== Objective ==
Could every line of the data be printed exactly as it reads?

== Information provided ==
-=-=-

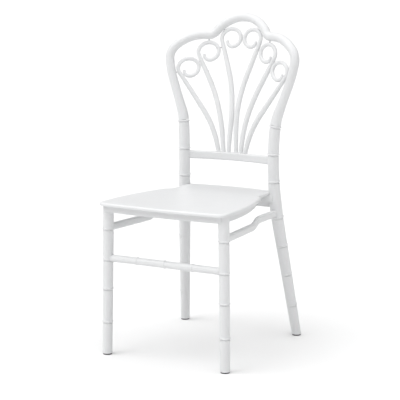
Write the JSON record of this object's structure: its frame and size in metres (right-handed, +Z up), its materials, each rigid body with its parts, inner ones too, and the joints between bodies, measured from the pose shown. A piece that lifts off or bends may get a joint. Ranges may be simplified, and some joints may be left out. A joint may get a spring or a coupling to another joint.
{
  "type": "chiavari chair",
  "caption": "White moulded banquet chair with bamboo-ringed legs, a flat lipped seat, stretchers and a lobed crown back filled with a fan of scrolled spindles.",
  "frame": {"origin": "on the floor, in the middle of the chair's width and depth", "axes": "+X to the viewer's right when the chair is seen from the front, +Y from the front of the seat to the back, +Z up"},
  "size_m": [0.4384, 0.5232, 0.9506],
  "materials": {
    "resin": "white satin moulded resin",
    "glide": "grey moulded plastic",
    "steel": "zinc plated",
    "brass": "plain"
  },
  "bodies": {
    "root": {"rear_post_right": "resin", "rear_post_left": "resin", "crown_bow": "resin", "lower_back_rail": "resin", "scroll_spindle_outer_right": "resin", "scroll_spindle_outer_left": "resin", "scroll_spindle_middle_right": "resin", "scroll_spindle_middle_left": "resin", "scroll_spindle_inner_right": "resin", "scroll_spindle_inner_left": "resin", "seat_panel": "resin", "front_leg_right": "resin", "front_leg_left": "resin", "front_stretcher": "resin", "side_stretcher_right": "resin", "side_stretcher_left": "resin", "foot_glide_front_right": "glide", "foot_glide_front_left": "glide", "foot_glide_rear_right": "glide", "foot_glide_rear_left": "glide", "crown_dowels": "steel", "scroll_pins": "steel", "seat_bolts": "steel", "seat_bolt_inserts": "brass"}
  },
  "joints": []
}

-=-=-

== Reply ==
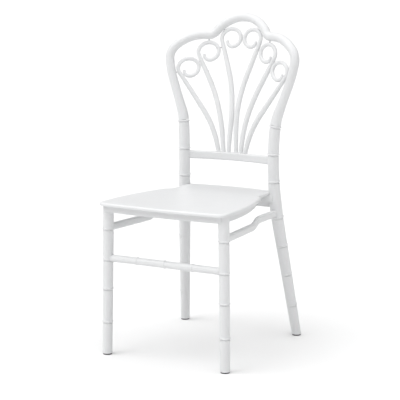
Write the JSON record of this object's structure: its frame and size in metres (right-handed, +Z up), its materials, each rigid body with its parts, inner ones too, and the joints between bodies, measured from the pose shown. A piece that lifts off or bends may get a joint. Ranges may be simplified, and some joints may be left out. A joint may get a spring or a coupling to another joint.
{
  "type": "chiavari chair",
  "caption": "White moulded banquet chair with bamboo-ringed legs, a flat lipped seat, stretchers and a lobed crown back filled with a fan of scrolled spindles.",
  "frame": {"origin": "on the floor, in the middle of the chair's width and depth", "axes": "+X to the viewer's right when the chair is seen from the front, +Y from the front of the seat to the back, +Z up"},
  "size_m": [0.4384, 0.5232, 0.9506],
  "materials": {
    "resin": "white satin moulded resin",
    "glide": "grey moulded plastic",
    "steel": "zinc plated",
    "brass": "plain"
  },
  "bodies": {
    "root": {"rear_post_right": "resin", "rear_post_left": "resin", "crown_bow": "resin", "lower_back_rail": "resin", "scroll_spindle_outer_right": "resin", "scroll_spindle_outer_left": "resin", "scroll_spindle_middle_right": "resin", "scroll_spindle_middle_left": "resin", "scroll_spindle_inner_right": "resin", "scroll_spindle_inner_left": "resin", "seat_panel": "resin", "front_leg_right": "resin", "front_leg_left": "resin", "front_stretcher": "resin", "side_stretcher_right": "resin", "side_stretcher_left": "resin", "foot_glide_front_right": "glide", "foot_glide_front_left": "glide", "foot_glide_rear_right": "glide", "foot_glide_rear_left": "glide", "crown_dowels": "steel", "scroll_pins": "steel", "seat_bolts": "steel", "seat_bolt_inserts": "brass"}
  },
  "joints": []
}